Из газетных подшивок того времени подчерпнулось мало о том дне и развитии событий по поиску бесследно пропавших. Единственное, что прочувствовал, впиваясь глазами в неэмоциональные строки корреспондентов – для небольшой страны и населённого пункта в 20 тысяч почти точечное шестибальное землетрясение и исчезновение медсестры с младенцем плюс гибель дежурного врача, как ни странно, не явилось сколь-нибудь масштабным и трагическим. Хотя, судя по сухим информационным заметкам, полиция и предприняла максимум усилий в расследовании и поиске.
Женщину звали Хелен Оускардоттир 1939 г. р. Как вычитано – незамужняя и бездетна, жила одна (с фотографии, размещённой для розыска, смотрело миловидное девичье лицо).
И главное мной было понято – у сыщиков, на тот момент, сложилась стойкая версия, что, возможно, именно она разлучила нас с братиком. Но прямых улик не найдено, как, впрочем, не обнаружена и сама Хелен.
А ещё, листая пожелтевшие страницы, заключаю – где-то по истечению полутора лет общественное внимание к случившемуся постепенно сходит на нет.
Когда возвращался, всё не мог избавиться от ощущения некоторой обиды на короткую память моего небольшого народа по поводу нашего семейного горя. Ведь такое совсем не свойственной нам – исландцам, которым издревле присущ общинный дух. Наверное, во мне просто говорил юношеский эгоцентризм, не более.
Оказавшись дома, наталкиваюсь на вопросительные взгляды родителей. Они же в курсе – куда сын по собственной инициативе ездил. Но что ответить им в оправдание два дня назад неожиданно вспыхнувшей надежды – Стефаун жив? Так как рассказанное отцом и матерью, в мой день рождения, мало претерпело чего-либо кардинального, если рассуждать о новых, узнанных сегодня фактах, которые позволили бы пролить свет на почти двадцатилетней давности произошедшее.
Нулевой результат вполне объясним, поскольку по их же словам дело не закрывалось аж три года. Но тщетно – оно упёрлось в глухую стену и сдано в архив, несмотря на всю тщательность проведённого расследования.

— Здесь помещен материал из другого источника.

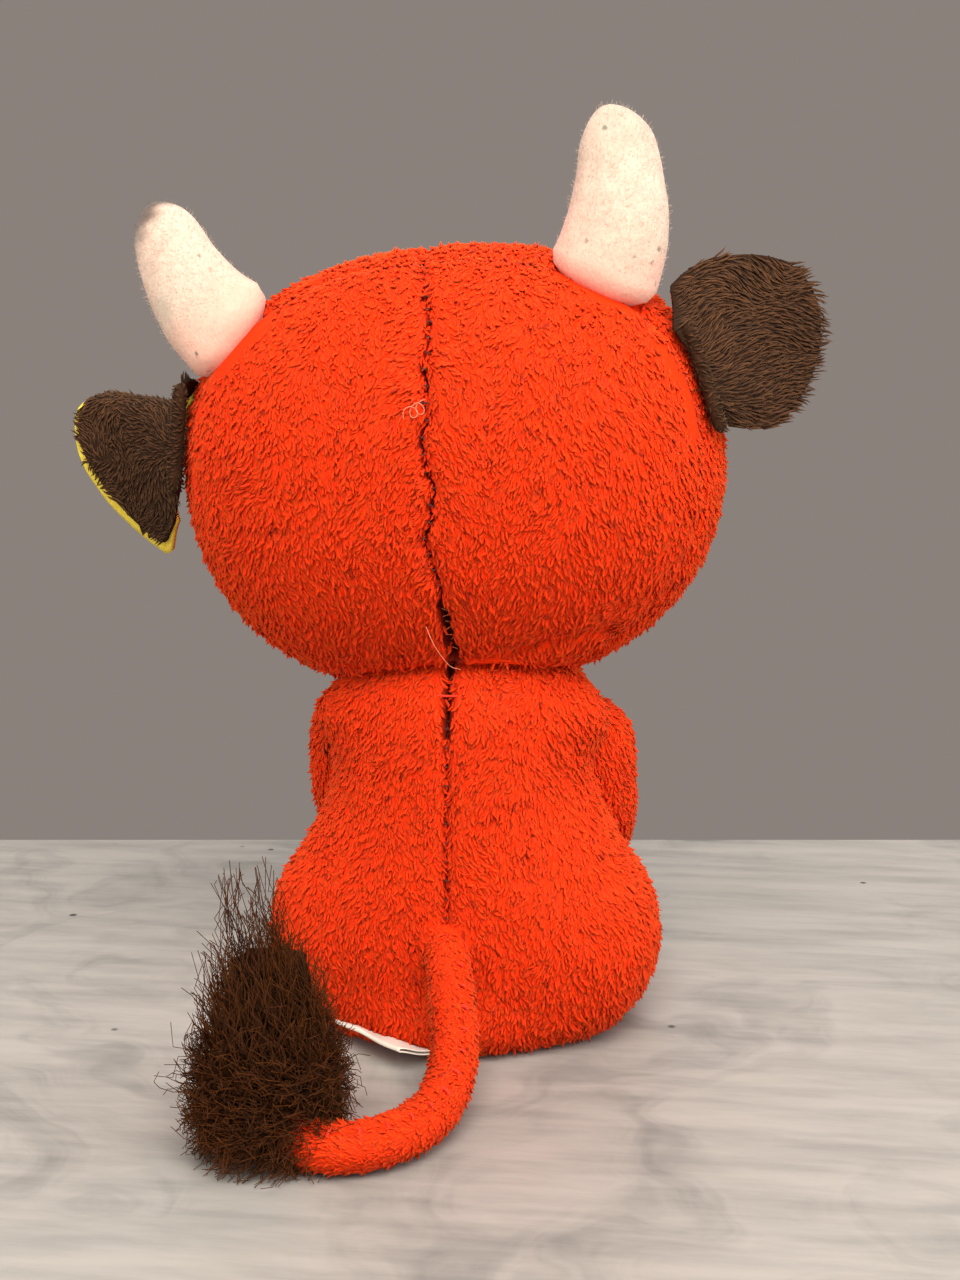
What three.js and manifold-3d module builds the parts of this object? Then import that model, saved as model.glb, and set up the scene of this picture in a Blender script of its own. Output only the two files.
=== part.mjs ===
// A small plush cow that sits on its seat, built from its sewn panels, stuffing and trim.
// Millimetres, +Z up. The cow faces -Y, its left side is +X, and the origin is the middle of the flat seat.
import * as THREE from "three";
import { mergeVertices } from "three/addons/utils/BufferGeometryUtils.js";
import Module from "manifold-3d";

const wasm = await Module();
wasm.setup();

// Fabric, thread and gaps
const plushThickness = 1.2;
const feltThickness = 1;
const threadRadius = 0.4;
const seamGap = 0.3;
const socketGap = 0.5;
const cutReach = 300;

// Torso: full haunches on a flattened seat, narrowing to the ball that the head sits on
const neckHeight = 47;
const neckRadius = 20;
const seatHalfWidth = 31.3;
const seatBack = 21.5;
const seatFront = 21;
const seatFlattening = 0.5;
const pelletHeight = 13;
const sideSeamForward = 4;
const torsoHeightShares = [0, 0.06, 0.16, 0.3, 0.45, 0.6, 0.78, 1];
const torsoRoundingShares = [0.62, 0.83, 0.95, 1, 1, 1, 1, 1];
const torsoSwellShares = [1, 1, 1, 1, 0.9, 0.52, 0.18, 0];
const seatSquareShare = 0.2;
const torsoDetail = { sides: 20, levels: 8, domeLevels: 4 };
const torsoInnerDetail = { sides: 14, levels: 6, domeLevels: 3 };

// Head: a wide rounded box, sewn on a little off centre and leaning over
const headHalfWidth = 41.5;
const headUpperHeight = 32.5;
const headLowerHeight = 35.7;
const headBack = 30;
const headFront = 32;
const headRise = 40;
const headForward = 2;
const headShift = 2.2;
const headSquareShare = 0.11;
const headLean = 6;
const crownSeamBack = 11;
const headDetail = [22, 12];
const headInnerDetail = [14, 8];
const muzzleDetail = [16, 8];
const muzzleInnerDetail = [10, 6];
const neckBallDetail = [20, 12];
const ballDetail = [14, 8];
const ballInnerDetail = [10, 6];

// Muzzle, nostrils, mouth and eyes
const muzzleHalfWidth = 22;
const muzzleHalfHeight = 14;
const muzzleHalfDepth = 16;
const muzzleForward = 24;
const muzzleDrop = 12;
const muzzleSeamMargin = 2;
const nostrilHalfWidth = 3;
const nostrilHalfHeight = 2;
const nostrilHalfDepth = 1.4;
const nostrilOut = 8;
const nostrilRise = 4;
const mouthHalfWidth = 9;
const mouthDrop = 4;
const mouthSag = 3;
const eyeRadius = 4.5;
const eyeHeight = 3;
const eyeOut = 18;
const eyeRise = 5;
const shankRadius = 1.3;
const shankLength = 7;
const washerRadius = 4;
const washerThickness = 1;

// Closing stitches at the bottom of the head's back seam
const closingTop = 17;
const closingBottom = 27;
const closingHalfWidth = 1.2;
const closingStitches = 4;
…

Зато, когда показалось – посвятив меня в эту семейную тайну и свято уверовав (а здесь никаких сомнений) в материализацию общего сна, я как бы получил негласный родительский наказ – всеми правдами и неправдами найти Стефауна.
_________________________________//____________________________
И вот, исходя из всего этого, поступаю в институт Арни Магнуссона при университете Рейкьявика на факультет туризма. К такому шагу в выборе будущей профессии отчасти сподвигло, следует понимать, весьма наивное представление папы с мамой и о том, что полученная специальность каким-то образом сможет расширить, якобы, мои возможности по поиску брата. С неменьшим успехом, наверное, было мне стать и дипломатом, сыщиком или даже лётчиком.
Но почему-то легко согласился именно на родительские, робкие и ничем не аргументированные, но дружные доводы. Помимо прочего, у меня с довольно ранних лет развита тяга к путешествиям. И для исполнения подобного желания, казалось, учёба здесь в большей степени будет способствовать моим запросам во взрослой жизни.
В тех радужных планах рисовалось: – вот Йон Йогурдссон заканчивает университет и организует турфирму с разбросанной по континентам сетью филиалов.
А уж по поводу Стефауна, если честно, слепая вера, с того самого дня, домашних отыскать его следы, да тогда ещё в Советском Союзе со своим «железным занавесом» рассматривалась их сыном вроде блажи, не более. Но и подавать вид, что так думаю, не собирался – пусть надежда, для них умрёт последней.